From onboarding to advanced compliance — sequenced AI training that builds genuine capability, not just completions.
What Is a Learning Pathway?
A learning pathway is a curated, sequential series of courses or modules designed to take a learner from a defined starting point to a specific outcome. Unlike a single course, a pathway has structure: it determines which content comes first, what prerequisites must be completed, and how progression is validated before the next stage unlocks.
In the context of AI literacy, pathways matter because AI competence is not a single skill — it is a layered capability. A learner needs foundational awareness of what AI is before they can meaningfully engage with the ethics of AI decision-making. They need to understand how AI makes decisions before they can responsibly apply prompting techniques. A well-designed pathway builds this layer by layer, ensuring no critical knowledge gap is left unaddressed.

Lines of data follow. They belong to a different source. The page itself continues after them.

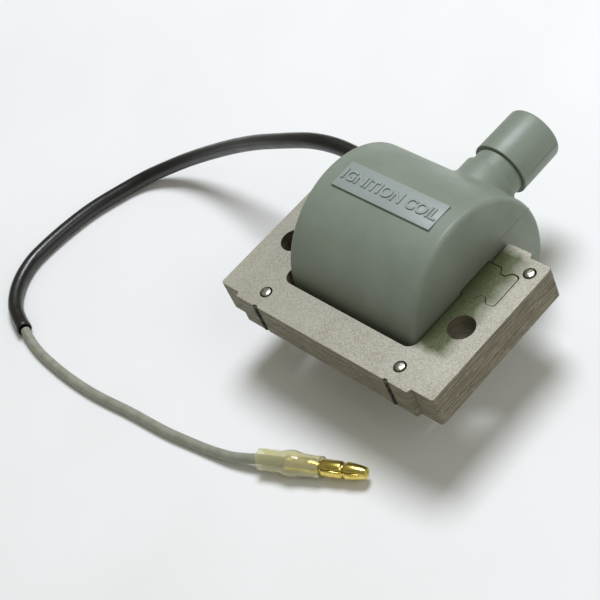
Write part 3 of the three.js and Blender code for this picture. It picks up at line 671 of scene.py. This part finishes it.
def joined(name, *parts):
    """Several objects as one piece, with the materials that their faces use."""
    bm = bmesh.new()
    materials = []
    for part in parts:
        names = [slot.material for slot in part.material_slots]
        start = len(bm.faces)
        bm.from_mesh(part.data)
        bm.faces.ensure_lookup_table()
        for face in bm.faces[start:]:
            material = names[min(face.material_index, len(names) - 1)]
            if material not in materials:
                materials.append(material)
            face.material_index = materials.index(material)
        bpy.data.objects.remove(part)
    return finished(bm, name, materials, JOINED_ANGLE)


def parting_line(x, ends, z, plastic):
    """Fin along Y at x, where the halves of a mould met."""
    start, end = (Vector((x, y, z)) for y in ends)
    return block("parting_line", start - FIN_HALF, end + FIN_HALF, materials=[plastic])


def make_case():
    ends = (DRUM_AXIS.y, DRUM_AXIS.y + DRUM_RADIUS - RIM_ROUND)
    fin = parting_line(CASE_HIGH.x - CASE_FIN_SUNK, ends, TOWER_AXIS.z, CASE_PLASTIC)
    shell = joined("moulded_case", drum_cup(), tower(), label_plate(), fin)
    place(shell, "root", "grey_plastic", "case")
    place(label_letters(), "root", "grey_plastic")


# Gland.
CAP = {"bore": 5.8 * MM, "end_wall": 1.4 * MM, "mouth_round": 0.15 * MM, "mouth_chamfer": 0.2 * MM,
       "end_round": 0.8 * MM, "taper": 0.1 * MM, "exit_chamfer": 0.3 * MM}
CAP_FIN_SUNK = 0.05 * MM
CAP_FIN_START = 0.3 * MM
GLAND_POINT = Vector((TOWER_AXIS.x, 0, TOWER_AXIS.z))


def make_cap():
    radius, bore, start, end = (CAP_HIGH.x - CAP_LOW.x) / 2, CAP["bore"], CAP_LOW.y, CAP_HIGH.y
    mouth, shoulder, floor = CAP["mouth_round"], end - CAP["end_round"], end - CAP["end_wall"]
    profile = [
        (bore + CAP["mouth_chamfer"], start),
        *round_corner((radius - mouth, start + mouth), mouth, -90, 0, 3),
        *round_corner((radius - CAP["taper"] - CAP["end_round"], shoulder), CAP["end_round"], 0, 90, 8),
        (CABLE_BORE + CAP["exit_chamfer"], end), (CABLE_BORE, end - CAP["exit_chamfer"]), (CABLE_BORE, floor),
        (bore, floor), (bore, start + CAP["mouth_chamfer"]),
    ]
    cap = turned("plain_cap", profile, "y", GLAND_POINT, [CAP_PLASTIC], TOWER_STEPS, closed=True)
    fins = []
    for side in (-1, 1):
        x = GLAND_POINT.x + side * (radius - CAP_FIN_SUNK)
        fins.append(parting_line(x, (start + CAP_FIN_START, shoulder), GLAND_POINT.z, CAP_PLASTIC))
    place(joined("screw_cap", cap, *fins), "cap", "grey_plastic", "gland_cap")


def make_rings():
    """The seal and the washer under the cap, each a turned ring with its edges taken off."""
    for name, node, (start, end), hole, edge, material, slot in (
        ("rubber_seal", "cable_seal", (SEAL_LOW, SEAL_HIGH), 3.7 * MM, 0.3 * MM, RUBBER, "black_rubber"),
        ("steel_washer", "gland_washer", (WASHER_LOW, WASHER_HIGH), 3.8 * MM, 0.1 * MM,
         WASHER_STEEL, "bright_steel"),
    ):
        outer = (end.x - start.x) / 2
        ring = [
            (hole + edge, start.y), (outer - edge, start.y), (outer, start.y + edge), (outer, end.y - edge),
            (outer - edge, end.y), (hole + edge, end.y), (hole, end.y - edge), (hole, start.y + edge),
        ]
        shape = turned(name, ring, "y", GLAND_POINT, [material], TOWER_STEPS, closed=True)
        place(shape, "gland", slot, node)


PIN = {"head": 2.2 * MM, "head_height": 0.8 * MM, "edge": 0.1 * MM, "shank": 1.2 * MM, "point": 3 * MM,
       "tip": 0.08 * MM, "tip_height": 0.05 * MM}


def make_contact():
    """High-tension pin: a flat head under the socket's floor and a point for the cable's core."""
    start, end, head, edge = CONTACT_LOW.y, CONTACT_HIGH.y, PIN["head"], PIN["edge"]
    neck = start + PIN["head_height"]
    profile = [
        (0, start), (head - edge, start), (head, start + edge), (head, neck - edge), (head - edge, neck),
        (PIN["shank"], neck), (PIN["shank"], end - PIN["point"]), (PIN["tip"], end - PIN["tip_height"]),
        (0, end),
    ]
    place(turned("contact_pin", profile, "y", GLAND_POINT, [BRASS]), "root", "brass", "high_tension_contact")


RESIN = {"dip": 0.25 * MM, "wall": 2.3 * MM, "floor": 2.4 * MM, "steps": 12}
RESIN_HOLE = Vector((0, 4.9, 4.75)) * MM  # half of its width and height


def make_potting():
    """Resin cast round the windings: its face dips from the meniscus at the drum's wall."""
    radius = (POTTING_HIGH.z - POTTING_LOW.z) / 2
    face, end, inner = POTTING_LOW.x, POTTING_HIGH.x, radius - RESIN["wall"]
    shares = [k / RESIN["steps"] for k in range(RESIN["steps"] + 1)]
    profile = [(radius * share, face + RESIN["dip"] * (1 - share ** 6)) for share in shares]
    profile += [(radius, end), (inner, end), (inner, face + RESIN["floor"]), (0, face + RESIN["floor"])]
    resin = turned("potting_fill", profile, "x", AXIS_POINT, [POTTING_RESIN], DRUM_STEPS)
    reach = Vector((CUT_LENGTH, 0, 0))
    bored(resin, block("core_cutter", AXIS_POINT - RESIN_HOLE - reach, AXIS_POINT + RESIN_HOLE))
    place(resin, "root", "potting_resin", "potting")


# Lead.
def smooth_path(route, steps=5):
    """The route's points in metres, with a Catmull-Rom curve drawn through them."""
    points = [Vector(p) * MM for p in route]
    ends = [2 * points[0] - points[1], *points, 2 * points[-1] - points[-2]]
    path = []
    for a, b, c, d in zip(ends, ends[1:], ends[2:], ends[3:]):
        for k in range(steps):
            t = k / steps
            path.append(0.5 * (2 * b + (c - a) * t + (2 * a - 5 * b + 4 * c - d) * t ** 2
                               + (3 * b - a - 3 * c + d) * t ** 3))
    return [*path, points[-1]]


def tube(name, path, diameter, material, capped):
    curve = bpy.data.curves.new(name, "CURVE")
    curve.dimensions = "3D"
    curve.bevel_depth = diameter / 2
    curve.bevel_resolution = 7
    curve.use_fill_caps = capped
    spline = curve.splines.new("POLY")
    spline.points.add(len(path) - 1)
    for point, at in zip(spline.points, path):
        point.co = (*at, 1)
    curve.materials.append(material)
    spline.use_smooth = True
    return linked(name, curve)


def make_lead():
    sleeve_path, wire_path = smooth_path(SLEEVE_ROUTE), smooth_path(WIRE_ROUTE)
    shape = tube("sleeve_line", sleeve_path, SLEEVE_DIAMETER, BLACK_PVC, capped=False)
    data = evaluated_mesh(shape)
    bpy.data.objects.remove(shape)
    data.shade_smooth()
    sleeve = linked("black_sleeve", data)
    wall = sleeve.modifiers.new("wall", "SOLIDIFY")
    wall.thickness = SLEEVE_WALL
    wall.offset = -1
    place(sleeve, "root", "black_sleeving", "lead_sleeve")
    wire = tube("grey_wire", wire_path, WIRE_DIAMETER, GREY_PVC, capped=True)
    place(wire, "root", "grey_insulation", "lead_wire")
    return sleeve, sleeve_path, wire, wire_path


def along_terminal(piece):
    """Turns and moves a piece made along X from 0 to where the terminal lies."""
    piece.data.transform(Matrix.Translation(TERMINAL_START) @ Matrix.Rotation(TERMINAL_HEADING, 4, "Z"))


# Profiles of the terminal: radius and distance along it, in millimetres.
COVER_PROFILE = [
    (2.5, 0.1), (2.52, 3), (2.5, 5.2), (2.72, 6.2), (3.0, 7.3), (3.1, 8.2), (3.0, 9.2), (2.7, 10.3),
    (2.55, 11.2), (2.5, 13), (2.5, 15.7),
]
COVER_WALL = 0.35 * MM
BULLET_PROFILE = [
    (0, 6.9), (1.5, 6.9), (1.78, 7.1), (1.8, 8), (1.7, 8.3), (1.7, 10.3), (1.8, 10.6), (1.8, 14.3),
    (1.35, 14.9), (1.35, 15.7), (1.9, 15.85), (2.0, 16.2), (2.0, 20.3), (1.9, 20.7), (1.6, 20.95),
    (1.55, 21.2), (1.7, 21.5), (1.97, 21.9), (2.0, 22.2), (1.85, 23.8), (1.6, 25.4), (1.42, 26.2),
    (1.25, 26.6), (0.8, 26.7), (0.5, 26.65), (0.35, 26.85), (0, 26.88),
]
SLIT_LOW = Vector((15.9, -3, -0.18)) * MM
SLIT_HIGH = Vector((28, -0.9, 0.18)) * MM
SLIT_TURN = math.radians(44)  # up from the bullet's -Y side


def make_terminal():
    origin = Vector((0, 0, 0))
    outside = [(r * MM, d * MM) for r, d in COVER_PROFILE]
    inside = [(r - COVER_WALL, d) for r, d in reversed(outside)]
    cover = turned("clear_sleeve", [*outside, *inside], "x", origin, [CLEAR_PVC], closed=True)
    along_terminal(cover)
    place(cover, "root", "clear_sleeving", "terminal_sleeve")
    bullet = turned("brass_bullet", [(r * MM, d * MM) for r, d in BULLET_PROFILE], "x", origin, [BRASS])
    slit = block("slit_cutter", SLIT_LOW, SLIT_HIGH)
    slit.data.transform(Matrix.Rotation(-SLIT_TURN, 4, "X"))
    bored(bullet, slit)
    along_terminal(bullet)
    place(bullet, "root", "brass", "bullet_terminal")
    return cover, bullet


# Inner pieces keep their CAD shape.
def finish_inner_nodes():
    for node, material in (
        ("primary_bobbin", NYLON), ("secondary_bobbin", NYLON), ("insulating_sleeve", NYLON),
        ("primary_winding", COPPER), ("secondary_tail", COPPER), ("earth_strip", BRASS),
        *((f"secondary_winding_{i}", COPPER) for i in range(1, 7)),
    ):
        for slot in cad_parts[node].material_slots:
            slot.material = material


# Studio.
def soft_light(name, at, size, power, colour):
    light = bpy.data.lights.new(name, "AREA")
    light.shape = "DISK"
    light.size = size
    light.energy = power
    light.color = linear(colour)[:3]
    lamp = linked(name, light)
    lamp.location = at
    lamp.rotation_euler = (-Vector(at)).to_track_quat("-Z", "Y").to_euler()


def make_studio():
    material, tree, shader = new_material("pale_paper", Roughness=0.9)
    cloud = mottle(tree, 60 * MM, 0.3, 0.7)
    colour = add(tree, "Mix", {"Factor": cloud, A: "#F1F1EF", B: "#F6F6F5"}, COLOUR, data_type="RGBA")
    dress(tree, shader, Base_Color=colour)
    bm = bmesh.new()
    bmesh.ops.create_grid(bm, x_segments=1, y_segments=1, size=2)
    bmesh.ops.translate(bm, verts=bm.verts, vec=(0, 0, FLOOR_LEVEL))
    floor = finished(bm, "floor", [material])
    soft_light("key_light", at=(-0.1, 0.3, 0.75), size=0.35, power=5.6, colour="#F2F6FF")
    soft_light("fill_light", at=(0.6, 0.1, 0.5), size=0.5, power=0.9, colour="#FFFFFF")
    world = bpy.data.worlds.new("studio")
    world.use_nodes = True
    background = world.node_tree.nodes["Background"]
    background.inputs["Color"].default_value = linear("#F4F2E2")
    background.inputs["Strength"].default_value = 0.27
    scene = bpy.context.scene
    scene.world = world
    scene.view_settings.view_transform = "Standard"


make_camera()
sleeve, sleeve_path, wire, wire_path = make_lead()
terminal_cover, bullet = make_terminal()
make_core()
make_rivets()
make_welds()
make_case()
make_cap()
make_rings()
make_contact()
make_potting()
finish_inner_nodes()
make_studio()
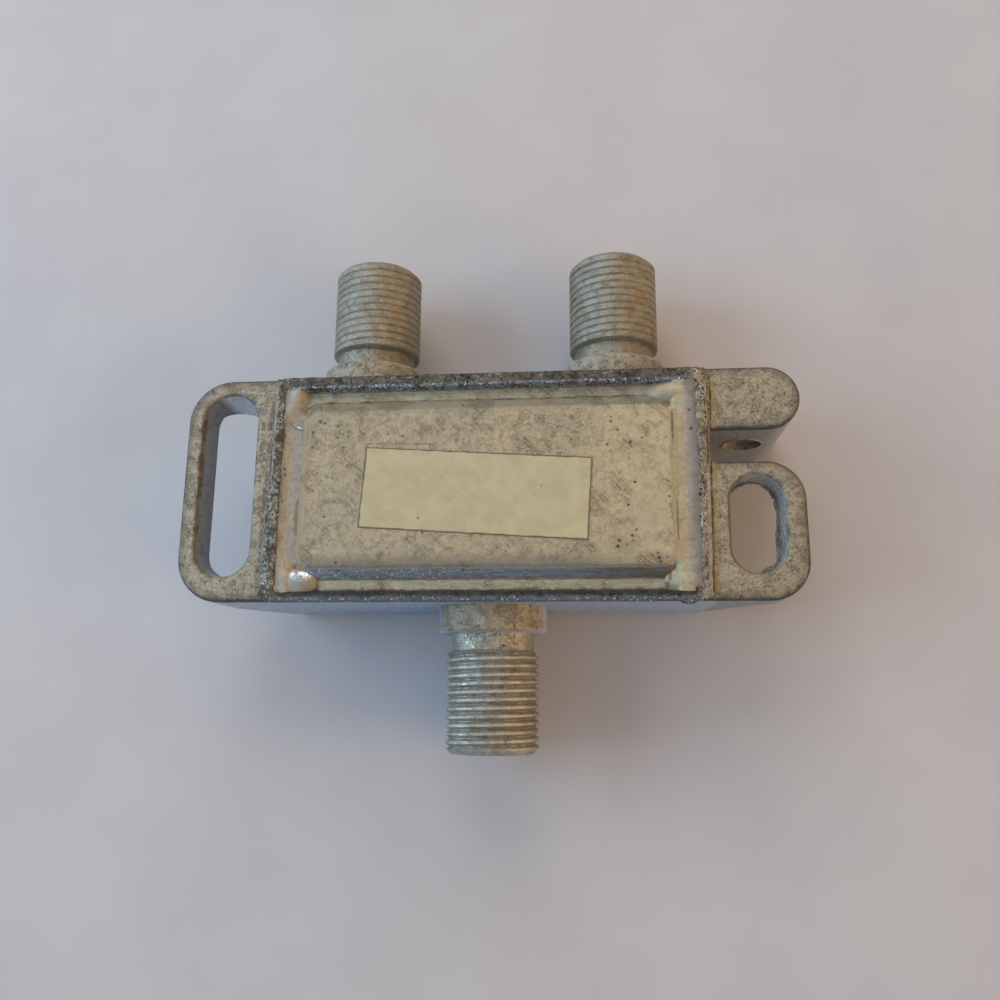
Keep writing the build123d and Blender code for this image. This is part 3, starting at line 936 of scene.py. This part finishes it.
def makeRimCrustRing():
    shape = crustShape
    loops = []
    for number, row in enumerate(shape["loops"]):
        halfLength, halfWidth, shift, corner = row[:4]
        bpy.ops.mesh.primitive_plane_add(size=2.0, location=(0, shift * mm, number * mm))
        loop = nameLast("rimLoop" + str(number))
        loop.scale = (halfLength * mm, halfWidth * mm, 1.0)
        applyPlace(loop)
        editMesh(loop)
        selectEverything()
        bpy.ops.mesh.bevel(offset=corner * mm, segments=5, affect="VERTICES")
        selectEverything("EDGE")
        bpy.ops.mesh.delete(type="ONLY_FACE")
        subdivideLong(loop, 30 * mm, shape["lengthCuts"])
        subdivideLong(loop, 15 * mm, shape["widthCuts"])
        leaveEdit()
        loops.append(loop)
    ring = joinPieces(loops, "rimCrustRing")
    bridgeLoops(ring)
    for vertex in ring.data.vertices:
        vertex.co.z = rimTop + shape["loops"][round(vertex.co.z / mm)][4] * mm
    thicken(ring, 0.15 * mm)
    finer = ring.modifiers.new("finer", "SUBSURF")
    finer.levels = 1
    finer.render_levels = 1
    cleanMesh(ring)
    applyAll(ring)
    wrinkle(ring, 1.3 * mm, 0.1 * mm)
    wrinkle(ring, 0.4 * mm, 0.1 * mm)
    for vertex in ring.data.vertices:
        share = smoothStep(abs(vertex.co.x), *shape["endBand"])
        lean = shape["lean"] * (shape["leanFrom"] - vertex.co.y) / shape["leanLength"]
        vertex.co.x += share * (shape["outset"] - lean)
        vertex.co.z = min(vertex.co.z, shape["top"])
    smoothByAngle(ring, 60)
    dress(ring, rimCrust)
    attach(ring, "case")


def subdivideLong(piece, length, cuts):
    mesh = bmesh.from_edit_mesh(piece.data)
    for edge in mesh.edges:
        edge.select = edge.calc_length() > length
    bmesh.update_edit_mesh(piece.data)
    bpy.ops.mesh.subdivide(number_cuts=cuts)


makeRimCrustRing()
print("rim crust made")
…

Why Learning Pathways Are Essential for EU AI Act Compliance
The EU AI Act creates differentiated obligations. High-risk AI system operators face stricter requirements than those using minimal-risk tools. This means an organisation's AI literacy training cannot be uniform: the pathway for a software developer building AI systems differs fundamentally from the pathway for a compliance officer overseeing AI deployments, which differs again from the pathway for a frontline employee who simply uses an AI-powered scheduling tool.
Regulators expect organisations to demonstrate not just that training was completed, but that it was appropriate to the role and the risk level of the AI systems involved. A structured learning pathway provides exactly this evidence: it shows that the organisation understood its training obligations, designed content to match them, and can prove each employee completed the right pathway for their position.
For organisations operating across multiple jurisdictions — particularly those subject to both EU AI Act requirements and sector-specific regulations such as the FCA's AI guidance or EBA guidelines on internal governance — pathways also provide the scaffolding to layer regulatory content intelligently, avoiding duplication while ensuring comprehensive coverage.
Skill Studio AI's Approach to Structured Learning Pathways
Skill Studio AI's six-module AI literacy curriculum is designed to function as a cohesive learning pathway rather than a collection of standalone modules. The sequence is deliberate:
Module 1: AI Foundations — What AI is, how it differs from traditional software, and why it matters for every professional.
Module 2: How AI Makes Decisions — The mechanics of machine learning, probability, and bias, explained without requiring a technical background.
Module 3: Responsible Tool Use — Practical guidance on using AI tools safely, including data privacy, prompt hygiene, and recognising AI errors.
Module 4: Prompting — How to communicate effectively with AI systems to get reliable, useful outputs.
Module 5: Ethics and Regulation — The EU AI Act, key prohibitions, transparency obligations, and what Article 4 means in practice.
Module 6: Role-Specific Application — Tailored scenarios and applications relevant to the learner's function and sector.
Administrators can assign pathways at the organisational, team, or individual level, and configure prerequisites so that each module unlocks only when the previous one is complete. This ensures the sequencing logic is enforced, not just suggested.
Pathway Analytics: Proving Progression, Not Just Completion
One of the most common compliance risks in corporate training is the conflation of completion with competence. A learner can click through slides without absorbing their content. Skill Studio AI addresses this through embedded assessments at each module stage: learners must demonstrate understanding before progressing.
The platform's analytics dashboard tracks pathway progression in real time. Compliance managers can see at a glance which teams have completed the full pathway, which are mid-pathway, and which have not started. Where assessments reveal knowledge gaps, the system flags them, enabling targeted intervention before a regulatory deadline arrives.
All of this data is exportable and timestamped, creating an auditable record that matches the expectations of EU AI Act inspections and internal governance reviews.
Who Should Use Structured Learning Pathways?
Structured learning pathways are particularly valuable for enterprises deploying AI across multiple business units, where a single course cannot address the full range of role-specific requirements. They are equally important for training providers and partners — including LEOs, Skillnet networks, and professional bodies such as PMI — who need to deliver credible, sequenced AI literacy programmes to their members or client organisations.
For any organisation facing a regulatory deadline, a pathway provides the clearest possible route from current state to compliance: a defined sequence of training, built on a platform that proves every step of the journey.